**Instructions to follow**. Return every entry exactly.

**Data section**.
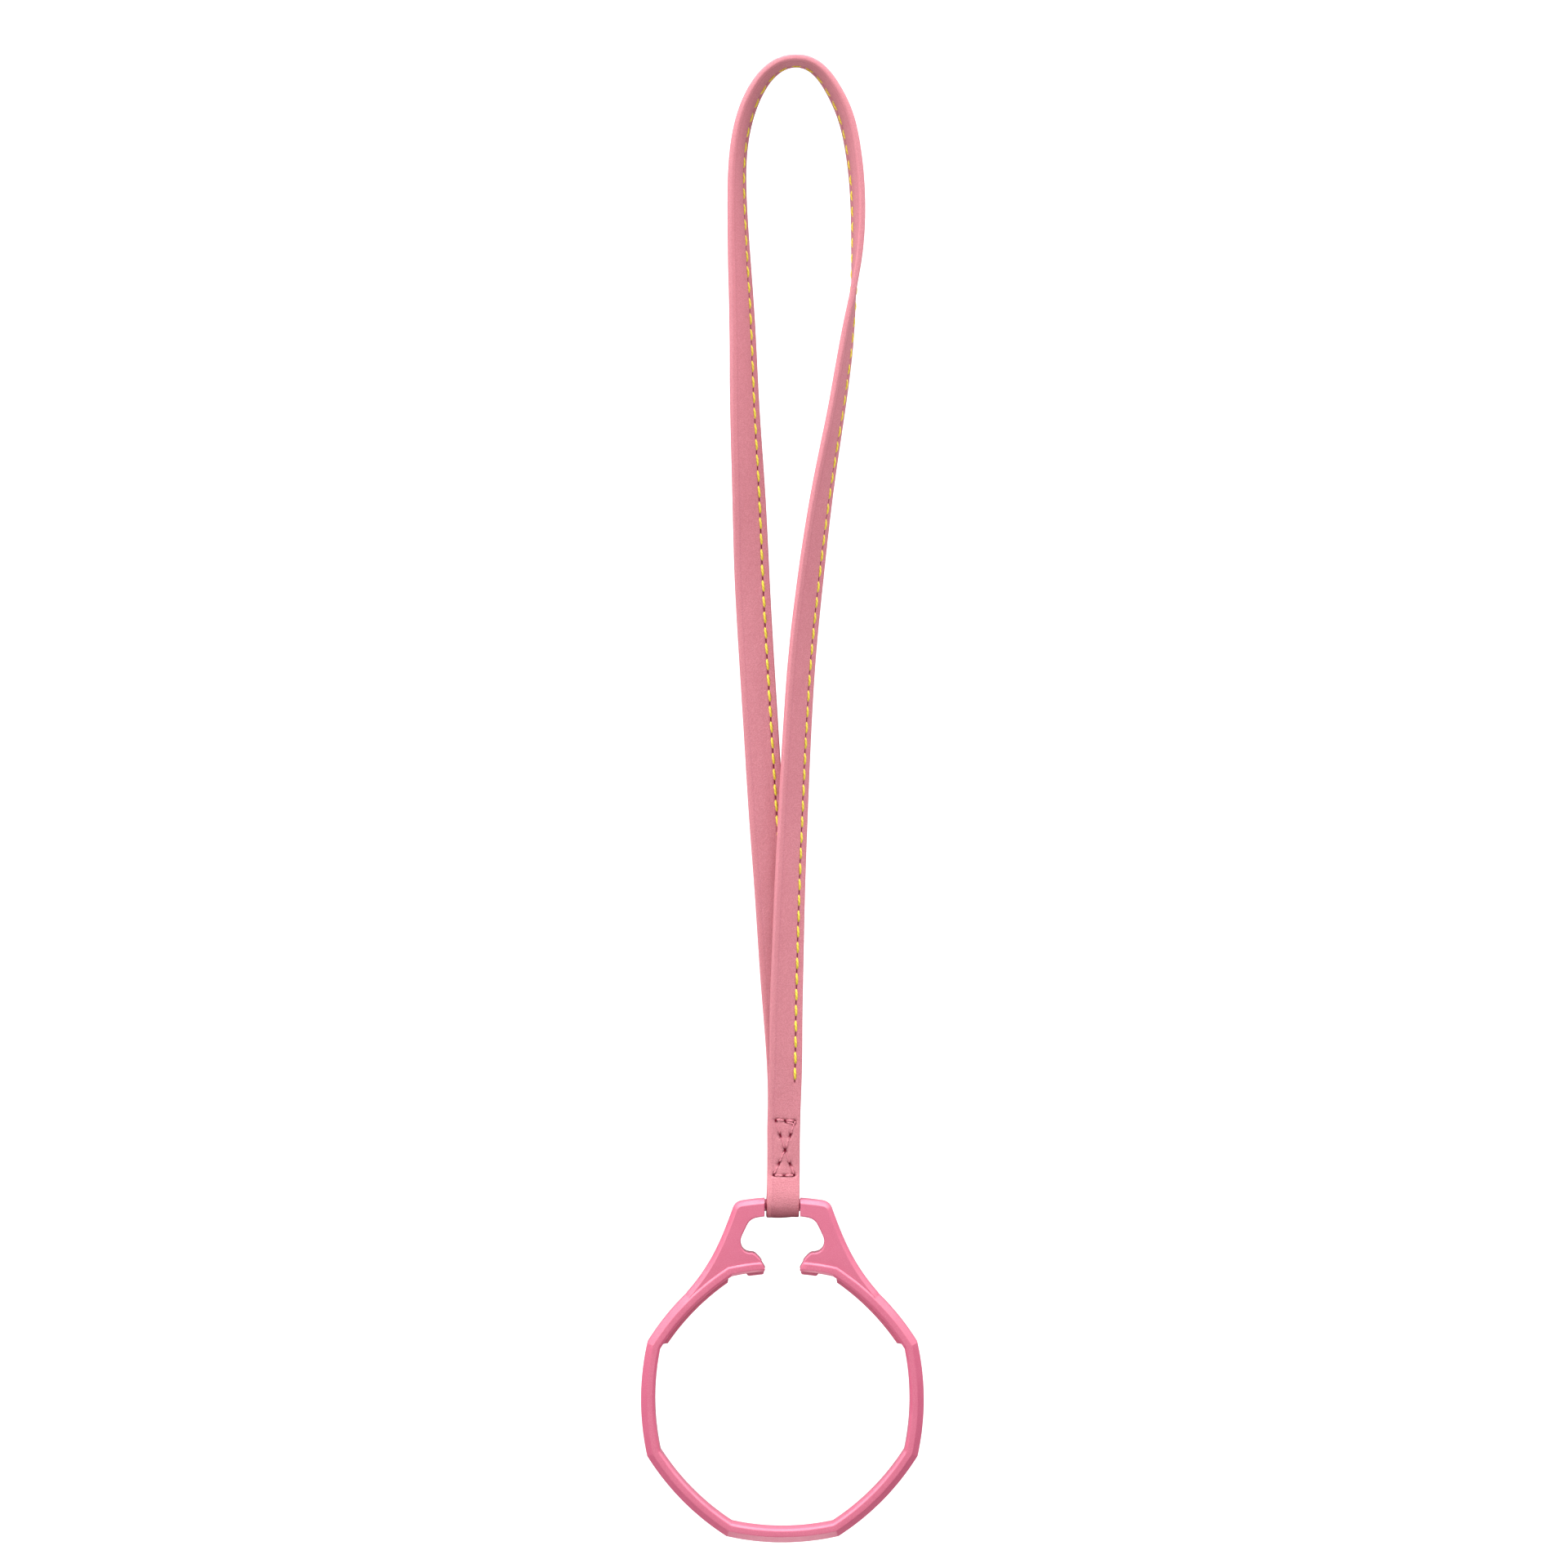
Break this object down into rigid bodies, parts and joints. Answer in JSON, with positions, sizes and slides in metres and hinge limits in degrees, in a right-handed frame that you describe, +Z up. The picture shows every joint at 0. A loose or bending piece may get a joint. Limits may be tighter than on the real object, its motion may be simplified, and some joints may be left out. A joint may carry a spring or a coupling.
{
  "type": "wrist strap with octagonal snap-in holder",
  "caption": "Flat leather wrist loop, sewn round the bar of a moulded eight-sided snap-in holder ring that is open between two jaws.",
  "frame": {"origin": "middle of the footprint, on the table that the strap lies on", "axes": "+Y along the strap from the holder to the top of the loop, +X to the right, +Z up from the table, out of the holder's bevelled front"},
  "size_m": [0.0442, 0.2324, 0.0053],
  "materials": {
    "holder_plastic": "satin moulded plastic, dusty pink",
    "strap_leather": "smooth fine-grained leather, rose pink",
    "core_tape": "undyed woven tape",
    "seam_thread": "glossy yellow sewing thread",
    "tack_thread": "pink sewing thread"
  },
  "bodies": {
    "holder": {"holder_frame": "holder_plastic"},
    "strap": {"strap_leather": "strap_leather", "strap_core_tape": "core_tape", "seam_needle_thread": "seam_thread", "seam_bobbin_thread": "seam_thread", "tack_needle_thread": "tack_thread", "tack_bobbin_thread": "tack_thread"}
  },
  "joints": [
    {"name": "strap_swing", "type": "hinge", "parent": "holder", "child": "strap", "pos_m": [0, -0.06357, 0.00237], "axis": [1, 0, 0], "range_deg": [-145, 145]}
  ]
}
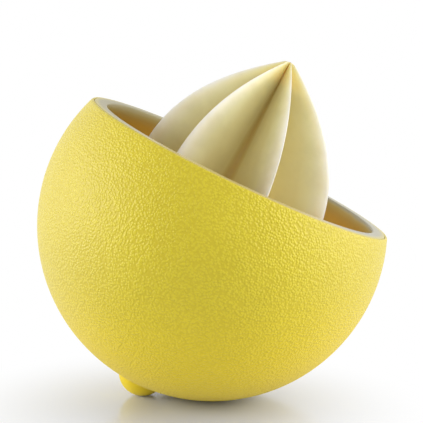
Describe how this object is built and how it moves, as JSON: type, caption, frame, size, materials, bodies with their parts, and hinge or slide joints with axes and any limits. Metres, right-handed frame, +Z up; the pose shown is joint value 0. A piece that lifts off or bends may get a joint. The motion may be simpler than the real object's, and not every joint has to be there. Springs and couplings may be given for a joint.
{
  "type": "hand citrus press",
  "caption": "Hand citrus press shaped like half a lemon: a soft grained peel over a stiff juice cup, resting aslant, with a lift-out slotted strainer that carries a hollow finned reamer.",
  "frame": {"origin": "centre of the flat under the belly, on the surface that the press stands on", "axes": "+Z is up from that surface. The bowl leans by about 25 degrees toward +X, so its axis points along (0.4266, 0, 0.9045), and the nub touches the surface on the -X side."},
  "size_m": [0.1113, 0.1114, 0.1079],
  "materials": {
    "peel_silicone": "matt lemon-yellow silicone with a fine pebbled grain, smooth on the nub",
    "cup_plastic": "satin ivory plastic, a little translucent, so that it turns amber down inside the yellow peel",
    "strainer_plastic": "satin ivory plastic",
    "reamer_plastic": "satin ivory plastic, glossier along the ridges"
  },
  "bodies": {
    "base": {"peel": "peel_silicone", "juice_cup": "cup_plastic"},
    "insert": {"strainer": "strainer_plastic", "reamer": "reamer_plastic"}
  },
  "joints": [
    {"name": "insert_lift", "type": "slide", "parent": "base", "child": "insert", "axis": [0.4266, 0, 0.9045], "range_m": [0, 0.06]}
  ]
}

**Reply to the exercise**.
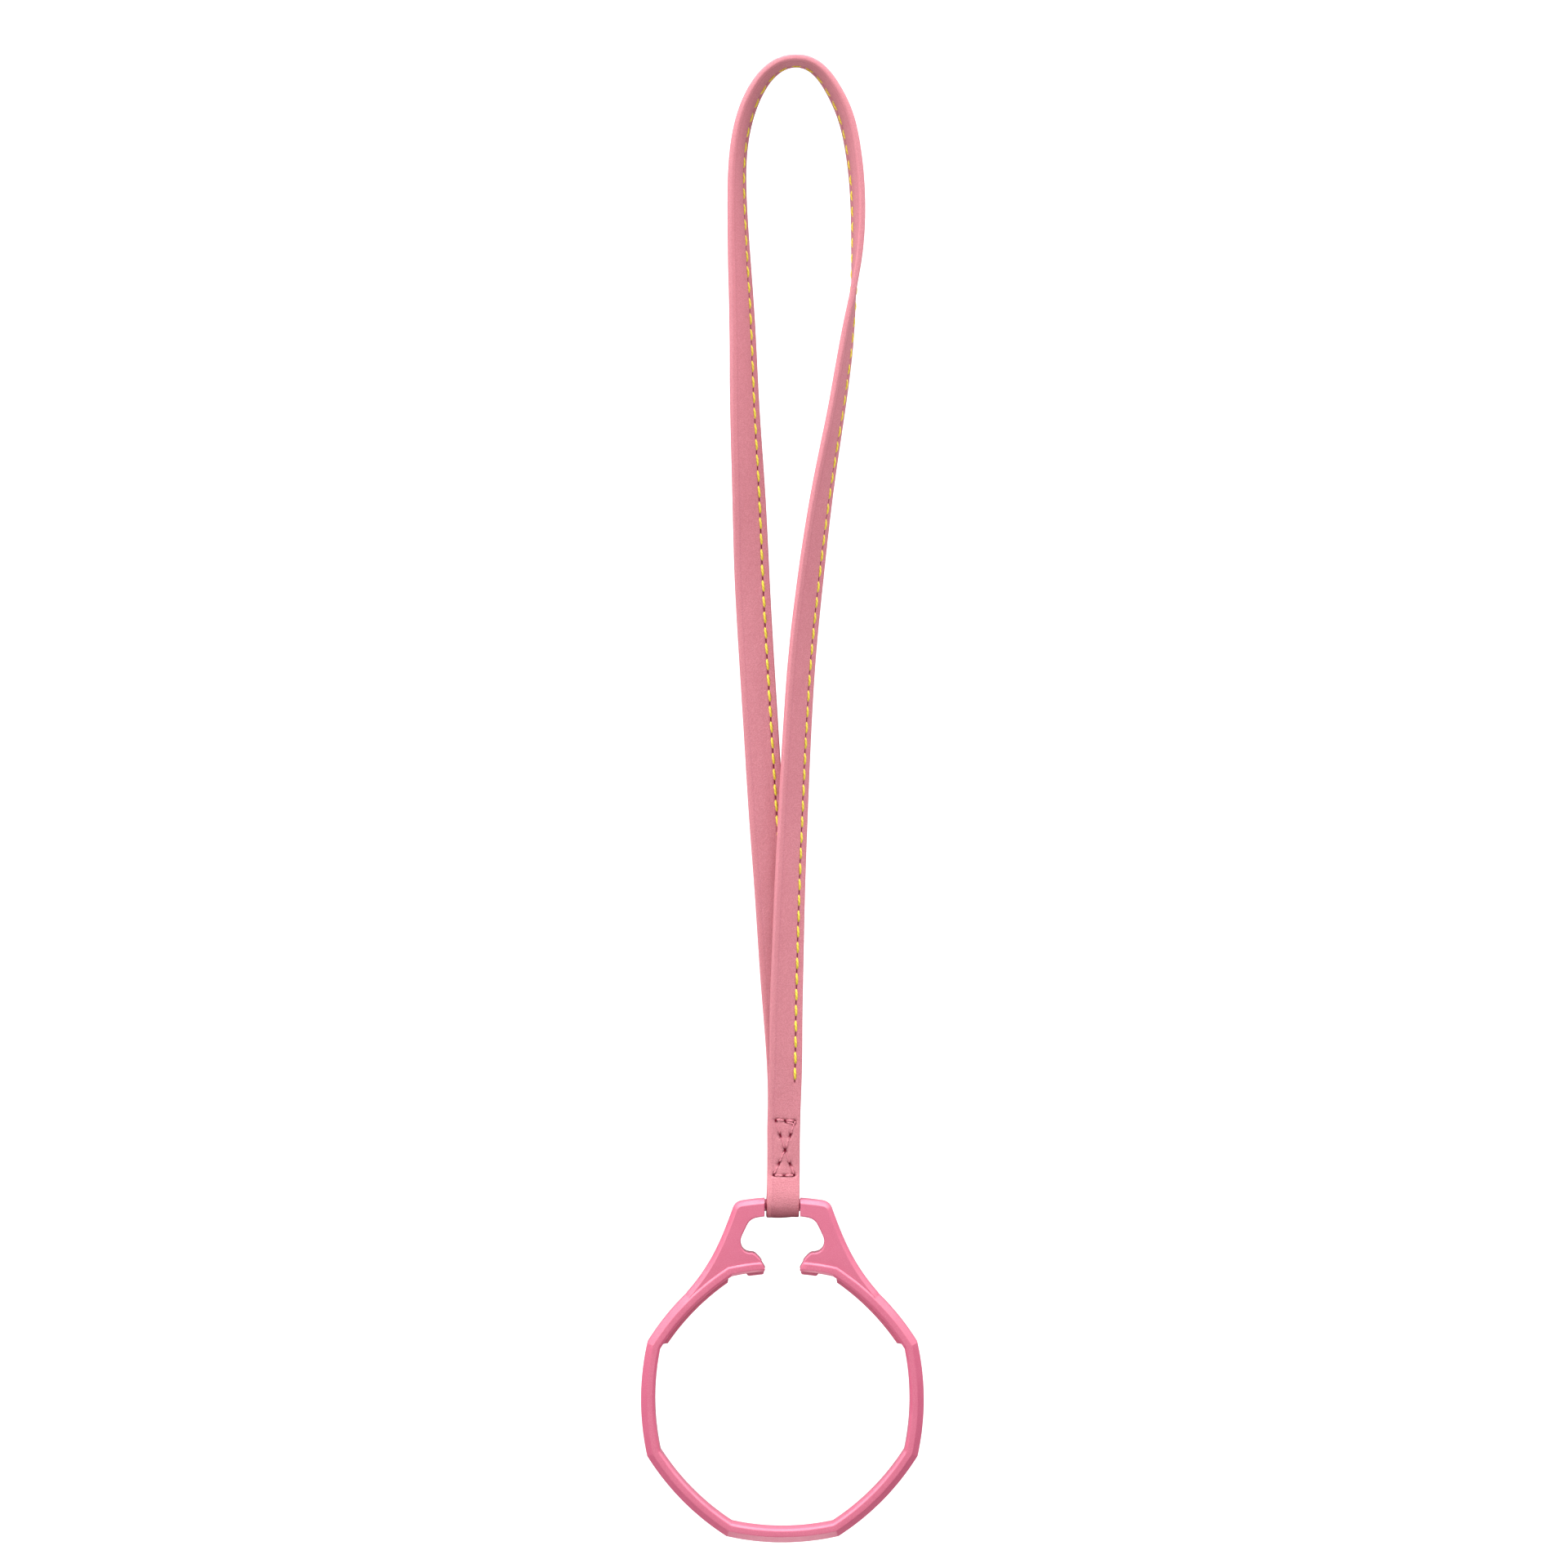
Break this object down into rigid bodies, parts and joints. Answer in JSON, with positions, sizes and slides in metres and hinge limits in degrees, in a right-handed frame that you describe, +Z up. The picture shows every joint at 0. A loose or bending piece may get a joint. Limits may be tighter than on the real object, its motion may be simplified, and some joints may be left out. A joint may carry a spring or a coupling.
{
  "type": "wrist strap with octagonal snap-in holder",
  "caption": "Flat leather wrist loop, sewn round the bar of a moulded eight-sided snap-in holder ring that is open between two jaws.",
  "frame": {"origin": "middle of the footprint, on the table that the strap lies on", "axes": "+Y along the strap from the holder to the top of the loop, +X to the right, +Z up from the table, out of the holder's bevelled front"},
  "size_m": [0.0442, 0.2324, 0.0053],
  "materials": {
    "holder_plastic": "satin moulded plastic, dusty pink",
    "strap_leather": "smooth fine-grained leather, rose pink",
    "core_tape": "undyed woven tape",
    "seam_thread": "glossy yellow sewing thread",
    "tack_thread": "pink sewing thread"
  },
  "bodies": {
    "holder": {"holder_frame": "holder_plastic"},
    "strap": {"strap_leather": "strap_leather", "strap_core_tape": "core_tape", "seam_needle_thread": "seam_thread", "seam_bobbin_thread": "seam_thread", "tack_needle_thread": "tack_thread", "tack_bobbin_thread": "tack_thread"}
  },
  "joints": [
    {"name": "strap_swing", "type": "hinge", "parent": "holder", "child": "strap", "pos_m": [0, -0.06357, 0.00237], "axis": [1, 0, 0], "range_deg": [-145, 145]}
  ]
}
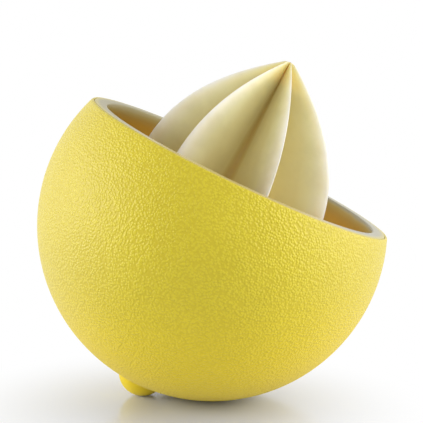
Describe how this object is built and how it moves, as JSON: type, caption, frame, size, materials, bodies with their parts, and hinge or slide joints with axes and any limits. Metres, right-handed frame, +Z up; the pose shown is joint value 0. A piece that lifts off or bends may get a joint. The motion may be simpler than the real object's, and not every joint has to be there. Springs and couplings may be given for a joint.
{
  "type": "hand citrus press",
  "caption": "Hand citrus press shaped like half a lemon: a soft grained peel over a stiff juice cup, resting aslant, with a lift-out slotted strainer that carries a hollow finned reamer.",
  "frame": {"origin": "centre of the flat under the belly, on the surface that the press stands on", "axes": "+Z is up from that surface. The bowl leans by about 25 degrees toward +X, so its axis points along (0.4266, 0, 0.9045), and the nub touches the surface on the -X side."},
  "size_m": [0.1113, 0.1114, 0.1079],
  "materials": {
    "peel_silicone": "matt lemon-yellow silicone with a fine pebbled grain, smooth on the nub",
    "cup_plastic": "satin ivory plastic, a little translucent, so that it turns amber down inside the yellow peel",
    "strainer_plastic": "satin ivory plastic",
    "reamer_plastic": "satin ivory plastic, glossier along the ridges"
  },
  "bodies": {
    "base": {"peel": "peel_silicone", "juice_cup": "cup_plastic"},
    "insert": {"strainer": "strainer_plastic", "reamer": "reamer_plastic"}
  },
  "joints": [
    {"name": "insert_lift", "type": "slide", "parent": "base", "child": "insert", "axis": [0.4266, 0, 0.9045], "range_m": [0, 0.06]}
  ]
}